Wer Karin Slaughters Thriller kennt, der weiß, worauf er sich einlässt. Derbe Sprache, extrem brutale Szenen und ein psychologisch clever gestricktes, aber kaum erträgliches düsteres Plot. Da unterscheidet sich „Die falsche Zeugin“ nicht von ihren anderen Büchern. Anders ist eigentlich nur, dass das Buch genau datiert ist, denn das Buch spielt 1998 und 2021, letzteres ist ganz klar an den Corona-Anspielungen zu erkennen. Masken, Desinfektionsmittel und social distancing sind sehr dominante Themen. Auch Coronaleugner-Geschwurbel („»Reiner Blödsinn.« Phil riss die Packung mit den Zähnen auf. »Ich hab noch nie jemanden getroffen, der daran gestorben ist.«“) fehlen ebenso wenig wie „Absolventen der Juristischen Fakultät Twitter“.

Sehr unterschiedliche Schwestern sind wohl ein Lieblingsthema von Karin Slaughter. Die kennt man beispielsweise aus „Die gute Tochter“ der „Grant County Serie“. Und auch in „Die falsche Zeugin“ sind die beiden Schwestern sehr verschieden, haben aber beide abgesehen von ihrer Vergangenheit auch andere Gemeinsamkeiten. Komplex sind die Charaktere im Buch allerdings wieder alle, wenn auch ab und zu sehr klischeehaft. Sympathisch sind nur die „Guten“, die „Bösen“ sind abgrundtief böse und verstecken ihre unsympathische Art hinter hübschen Gesichtern. Bezüglich der Charaktere fand ich vor allem die Beschreibung der drogensüchtigen Callie angenehm wertfrei und gelungen. Mein Lieblingscharakter ist allerdings der demente Tierarzt Dr. Jerry, bei dem Callie als Aushilfe arbeitet.

Karin Slaughters Stil ist trotz manchmal fragmentierter Sätze flüssig zu lesen, Fäkalsprache und derbe Schimpfwörter dürfen einen allerdings nicht stören.

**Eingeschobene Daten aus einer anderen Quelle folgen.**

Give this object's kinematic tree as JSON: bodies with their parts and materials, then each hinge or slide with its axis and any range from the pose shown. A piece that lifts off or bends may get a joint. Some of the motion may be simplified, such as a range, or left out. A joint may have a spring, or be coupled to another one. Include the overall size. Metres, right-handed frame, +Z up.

Der Spannungsbogen der Geschichte kam mir wie eine wilde Achterbahnfahrt mit ungewissem Ziel vor, die vor allem gegen Ende immer schneller wurde. Der Schluss war für mich eine Überraschung und rührte mich unerwartet. Die Übersetzung ist gelungen, die schonungslos brutale Sprache von Karin Slaughter ist sehr gut getroffen. Natürlich ist das Buch, wie von Karin Slaughter gewohnt, nichts für schwache Nerven und sensible Mägen. Gewollt oder nicht, wirft die Autorin für mich auch die ethisch-moralische Frage auf: wie weit würde ICH gehen, um die zu schützen, die mir lieb und teuer sind? Die Frage hallte auch noch nach dem Zuklappen des Buchs nach. Auch die psychologische Komponente der Namenswechsel fand ich spannend, denn alle Personen scheinen sich neu erfunden zu haben (oder es zumindest versucht zu haben): aus Trevor wurde Andrew, aus Calliope wird Callie, aus Harleigh Leigh und ihre Mutter Sandra nennt sich Phil. Und dennoch mussten alle feststellen, dass das ihre Vergangenheit nicht tilgen kann.

Mich hat das Buch wirklich überrascht und begeistert, ein echtes Highlight für Slaughter-Fans. Daher vergebe ich selbstverständlich fünf Sterne.